British social customs are generally followed, though a number of Asians and Ugandan Muslims are engaged in business so it may be wise to obtain local advice if any entertainment is planned.

Meeting & Greeting

Titles are important and it is best to address people directly by using Mr, Mrs, or Miss, followed by the surname.
Last names are a bit complicated. Most people have a more traditional tribal name, which they usually say first, then a Christian name, usually said second. E.g. Kasozi George. So one might refer to him as Mr Kasozi, alternatively many people are referred to by their title, e.g. "Mr Bursar", "Mr Headmaster", etc.

One should always wait to be invited to use first names before doing so yourself.

Business Meeting & Negotiation

Most Ugandan executives are happy to conduct business at breakfast, lunch, and dinner business meetings; however there is a preference towards discussing business at their office.

Business decisions are often made by a group. Ugandans like discussing business issues with others before making decisions. Ugandans want to get to know people with whom they are dealing and begin most meetings with introductory conversation about people’s backgrounds and families. Refreshments are served at business meetings.
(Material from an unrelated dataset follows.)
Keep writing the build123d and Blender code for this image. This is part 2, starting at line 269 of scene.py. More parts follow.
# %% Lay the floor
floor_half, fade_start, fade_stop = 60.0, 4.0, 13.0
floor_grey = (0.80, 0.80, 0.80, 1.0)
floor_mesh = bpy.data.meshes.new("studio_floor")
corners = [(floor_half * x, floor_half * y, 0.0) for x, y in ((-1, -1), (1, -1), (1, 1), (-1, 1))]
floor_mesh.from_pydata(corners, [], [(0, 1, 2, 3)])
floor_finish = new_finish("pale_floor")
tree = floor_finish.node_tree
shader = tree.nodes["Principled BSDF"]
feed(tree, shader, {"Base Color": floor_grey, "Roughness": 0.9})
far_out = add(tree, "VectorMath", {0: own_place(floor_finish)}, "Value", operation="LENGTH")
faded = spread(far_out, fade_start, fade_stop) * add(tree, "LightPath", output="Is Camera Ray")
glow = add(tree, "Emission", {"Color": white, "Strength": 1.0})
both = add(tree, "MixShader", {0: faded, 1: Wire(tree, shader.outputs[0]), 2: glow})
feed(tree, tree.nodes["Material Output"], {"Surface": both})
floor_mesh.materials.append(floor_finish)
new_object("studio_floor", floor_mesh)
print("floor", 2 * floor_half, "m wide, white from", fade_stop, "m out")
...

It is not uncommon for Ugandans to arrive late for an event, and for meetings to run over their scheduled time.

Business Gifts

Executives in Uganda do not expect to receive gifts from business associates, and some organisations especially, those in the public sector and government bodies, are encouraged not to accept any form of gift. If you wish to give a gift, check the organisations policy on gifts with a senior executive of the organisation.

Small symbolic items, dairies, pens, Champaign and alcohol generally are the types of gifts which are well received by executives as thank-you gifts. The gift ought not to seem inappropriately expensive.
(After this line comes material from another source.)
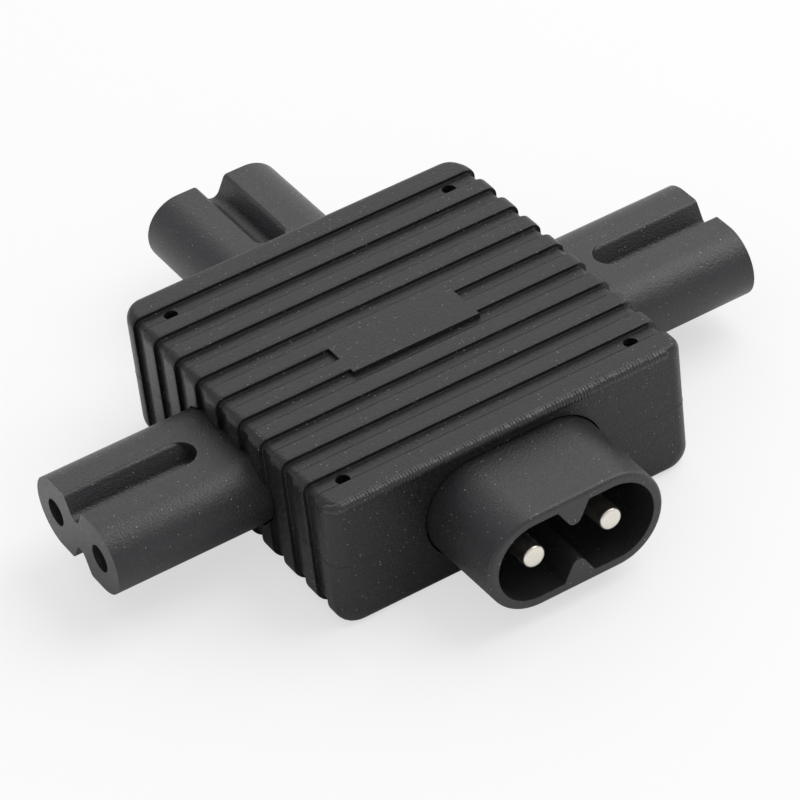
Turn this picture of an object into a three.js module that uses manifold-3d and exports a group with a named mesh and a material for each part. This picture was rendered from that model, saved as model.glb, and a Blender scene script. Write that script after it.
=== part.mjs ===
// Power cord splitter: one figure-8 inlet and three figure-8 outlets on a ribbed, overmoulded block.
// Millimetres, +Z up. The block stands on z = 0, its ribs run along x, and the inlet faces -y.
// The origin is the bottom centre of the whole splitter's footprint.
import * as THREE from 'three';
import { mergeVertices } from 'three/addons/utils/BufferGeometryUtils.js';
import Module from 'manifold-3d';

const wasm = await Module();
wasm.setup();

// Moulded block
const bodyWidth = 40;
const bodyDepth = 40.2;
const bodyHeight = 14.8;
const frontCornerRadius = 1.6;
const backCornerRadius = 2.9;
const sideTopRadius = 1.1;
const sideBottomRadius = 1.9;
const frontTopRadius = 0.5;
const backTopRadius = 1.1;
const endBottomRadius = 1;
const skin = 1.9;

// Lapped ribs: each has an upright wall facing the inlet side, and a hollow ramp up to the next one
const ribPitch = 4.02;
const ribShift = 0.58;
const grooveDepth = 0.5;
const rampLength = 1.95;
const rampPower = 3.5;
const ribEdgeLength = 0.42;
const ribEdgeDrop = 0.13;

// Flat label field over the middle ribs, left bare
const fieldLength = 14.4;
const fieldLip = 0.45;
const fieldOverlap = 0.5;

// Flash bead along the top front edge
const beadRadius = 0.42;
const beadProud = 0.26;
const beadRise = 0.03;
const beadLength = 36.6;

// Round marks left by the pins that held the core in the mould
const markSpread = 32.4;
const markDiameter = 1.46;
const markSetback = 0.98;

// Figure-8 outlet noses
const noseWidth = 15.8;
const noseHeight = 7.8;
const noseProjection = 16.5;
const noseEdgeRadius = 0.3;
const notchWidth = 3.4;
const notchDepth = 2.2;
const notchTipRadius = 0.9;
const notchLength = 13.4;
const boreDiameter = 2.9;
const noseFrontWall = 1.4;

// Figure-8 inlet shroud
const shroudProjection = 10.4;
const shroudWidth = 19.5;
const shroudHeight = 10.7;
const shroudDraft = 0.2;
const rimRadius = 0.4;
const cavityWidth = 17.3;
const cavityHeight = 8.6;
const cavityDepth = 11;
const keyWidth = 3.5;
const keyHeight = 2.2;
const keyTipRadius = 0.8;

// Pins and socket contacts
const pinPitch = 8.6;
const pinDiameter = 2.4;
const pinTipFlat = 1.7;
const pinTipLength = 0.4;
const pinRecess = 0.6;
const collarDiameter = 3.3;
const collarLength = 2.6;
const contactBore = 2.3;
const contactWall = 0.4;
const contactLength = 11;
const contactSlotAngle = 0.7;
const tailWidth = 1.8;
const tailThickness = 0.5;
const tailOverlap = 2.2;

// Core that carries the inserts, and the bus strips inside it
const coreWall = 1.2;
const flangeSideStep = 1.3;
const flangeTopStep = 0.2;
const flangeThickness = 1.5;
const flangeCornerRadius = 2;
const retainerThickness = 1;
const stripWidth = 3;
const stripThickness = 0.6;
const separatorThickness = 0.6;
const postDiameter = 3.6;
const postSetback = 8.5;
const spigotDiameter = 1.6;
const padSize = 3.6;

// Clearances
const seamGap = 0.15;
const slideGap = 0.3;
const seatGap = 0.2;
const solderGap = 0.1;

// Places that follow from the sizes
const midHeight = bodyHeight / 2;
const halfWidth = bodyWidth / 2;
const halfDepth = bodyDepth / 2;
const contactOuter = contactBore + 2 * contactWall;
const chamberDiameter = contactOuter + 2 * slideGap;
const flangeWidth = noseWidth + 2 * flangeSideStep;
const flangeHeight = noseHeight + 2 * flangeTopStep;
const tailFace = contactOuter / 2;
const stripLevel = tailFace + solderGap;
const coreHalfX = halfWidth - skin - seamGap;
const coreHalfY = halfDepth - skin - seamGap;
const insideFloor = midHeight - flangeHeight / 2 - seatGap;
const floorMiddle = (skin + insideFloor) / 2;
const postX = coreHalfX - postSetback;
const postY = coreHalfY - postSetback;

const ARC_STEPS = 14;
const BORE_STEPS = 20;

// A closed mesh as a solid, and a solid as a mesh again
function solid(geometry) {
  const bare = geometry.clone();
  bare.deleteAttribute('normal');
  bare.deleteAttribute('uv');
  const merged = mergeVertices(bare, 1e-4);
  const vertProperties = merged.attributes.position.array;
  const triVerts = new Uint32Array(merged.index.array);
  return new wasm.Manifold(new wasm.Mesh({ numProp: 3, vertProperties, triVerts }));
}

function geometryOf(made) {
  const { numProp, vertProperties, triVerts } = made.getMesh();
  const geometry = new THREE.BufferGeometry();
  geometry.setAttribute('position', new THREE.BufferAttribute(vertProperties, numProp));
  geometry.setIndex(new THREE.BufferAttribute(triVerts, 1));
  geometry.computeVertexNormals();
  return geometry;
}

const join = (first, ...others) => others.reduce((sum, next) => sum.add(solid(next)), solid(first));
const cut = (made, ...tools) => tools.reduce((left, tool) => left.subtract(solid(tool)), made);

// A skin drawn through rings of points that turn right-handed about the direction of travel
function loft(rings) {
  const count = rings[0].length;
  const positions = rings.flat().flatMap((point) => point.toArray());
  const index = [];
  for (let ring = 0; ring + 1 < rings.length; ring++) {
    for (let i = 0; i < count; i++) {
      const a = ring * count + i;
      const b = ring * count + ((i + 1) % count);
      index.push(a, b, b + count, a, b + count, a + count);
    }
  }
  const last = (rings.length - 1) * count;
  for (let i = 1; i + 1 < count; i++) {
    index.push(0, i + 1, i, last, last + i, last + i + 1);
  }
  const geometry = new THREE.BufferGeometry();
  geometry.setAttribute('position', new THREE.Float32BufferAttribute(positions, 3));
  geometry.setIndex(index);
  return geometry;
}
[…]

If you are invited to a business associates home, a gift of flowers or Champagne (alcohol generally) although not expected is the practice of many executives.
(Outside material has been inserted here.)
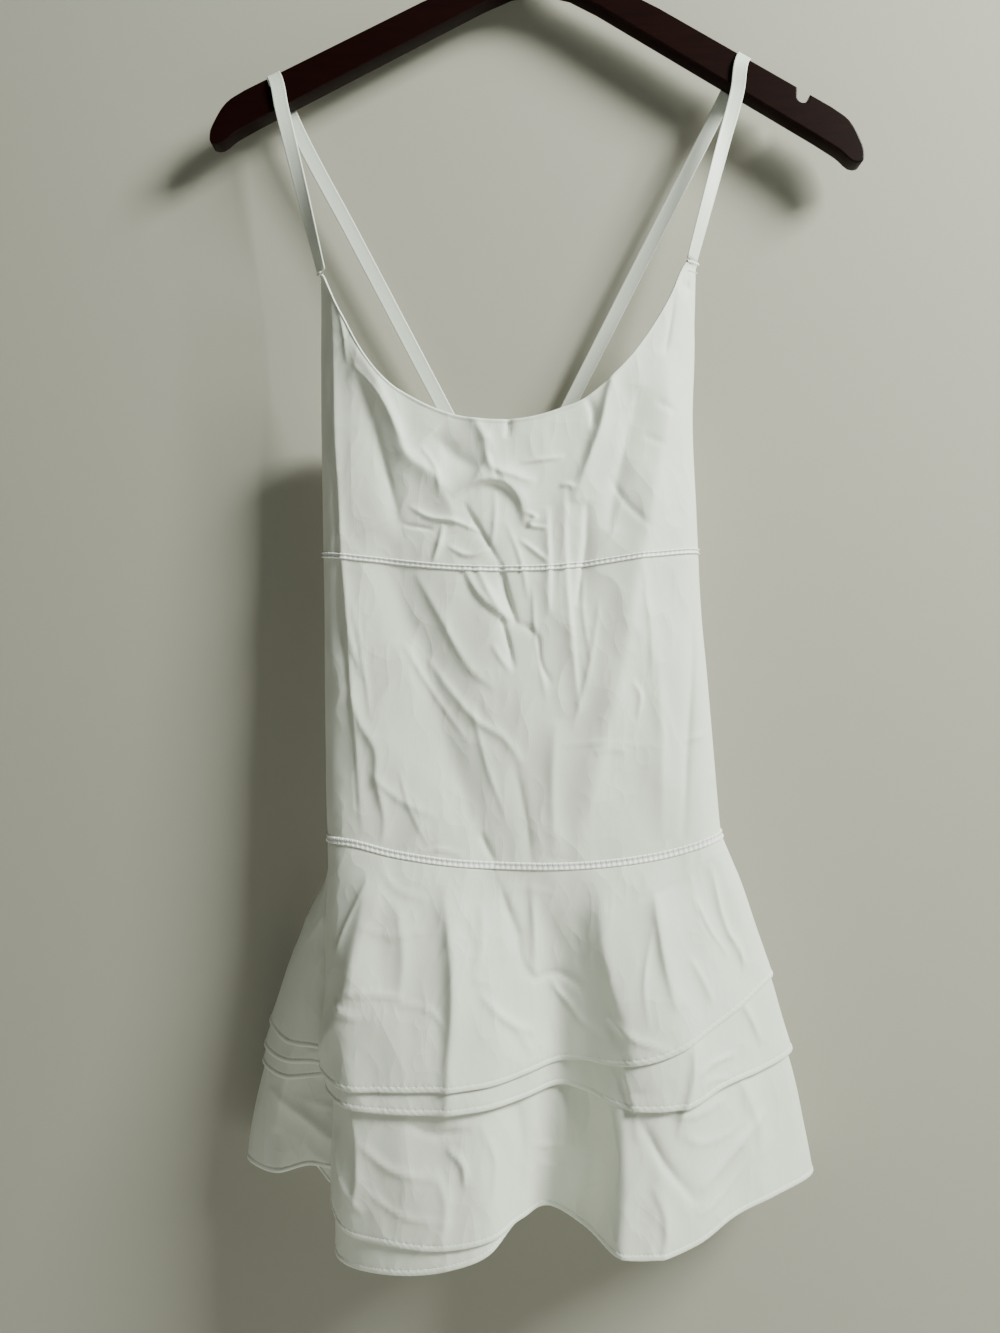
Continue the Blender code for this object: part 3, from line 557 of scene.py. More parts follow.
def turn_of(x, z):
    """The turn at which the front passes each place across it."""
    turns = np.linspace(0, 180, TURN_READINGS)
    found = [np.interp(a, body_section(turns, h)[:, 0], turns) for a, h in zip(x, z)]
    return np.array(found)


def crease_height(x, z, creases):
    """How far the listed creases lift the cloth. Each is steepest along its way and dies out."""
    total = np.zeros(x.shape)
    for points, left, right, rise in creases:
        path = smooth_path(points, CREASE_CUTS)
        reach = CREASE_REACH * max(left, right)
        low, high = path.min(axis=0) - reach, path.max(axis=0) + reach
        close = (x > low[0]) & (x < high[0]) & (z > low[1]) & (z < high[1])
        if not close.any():
            continue
        px, pz = x[close], z[close]
        gap = np.full(px.shape, np.inf)
        width = np.full(px.shape, left, float)
        place = np.zeros(px.shape)
        run_up = 0.0
        for start, end in zip(path, path[1:]):
            length = np.linalg.norm(end - start)
            run, drop = (end - start) / length
            dx, dz = px - start[0], pz - start[1]
            along = np.clip(dx * run + dz * drop, 0, length)
            apart = np.hypot(dx - along * run, dz - along * drop)
            closer = apart < gap
            gap = np.where(closer, apart, gap)
            width = np.where(closer, np.where(dz * run - dx * drop > 0, right, left), width)
            place = np.where(closer, run_up + along, place)
            run_up += length
        fade = np.clip(np.sin(np.pi * place / run_up), 0, 1) ** CREASE_FADE
        apart = gap / width
        crest = np.exp(CREASE_SHARP * (CREST_ROUND - np.sqrt(apart**2 + CREST_ROUND**2)))
        window = (1 - np.clip(apart / CREASE_REACH, 0, 1) ** 2) ** 2
        total[close] += CREASE_DEPTH * rise * fade * crest * window
    return total


def unevenness(x, z):
    """A slow, shallow unevenness that no hung cloth is free of."""
    total = np.zeros(x.shape)
    for length, heading, start in UNEVEN_WAVES:
        way = math.radians(heading)
        total += np.sin(2 * np.pi * (x * math.cos(way) + z * math.sin(way)) / length + start)
    return total * UNEVEN_RISE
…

Ugandan executives tend not to take a gift for their hosts partner (wife or husband), however, if you feel that doing so would be appropriate, then flowers is probably a suitable gift.


Dressing is highly valued in and people who dress well are respected. For men, a suit is common for formal business situations. In rural areas, pants and a nice collared shirt are usually acceptable. As for women, a suit is common for formal business situations. Avoid wearing anything tight or revealing. Keep accessories simple and to a minimum. If the business is done in a rural area it is more appropriate to wear a long skirt (below the knees).

Jeans, shorts, and very revealing clothing are generally not appropriate in business situations.

Make sure shoes are cleaned and polished. People will look down on you if you have worn looking shoes.

Business Cards

There is no specific protocol surrounding the giving and receiving of business cards. It is always best to treat the card with respect.

The exchange of business cards is often done towards the end of meetings, however be prepared to exchange business cards near the outset of the meeting.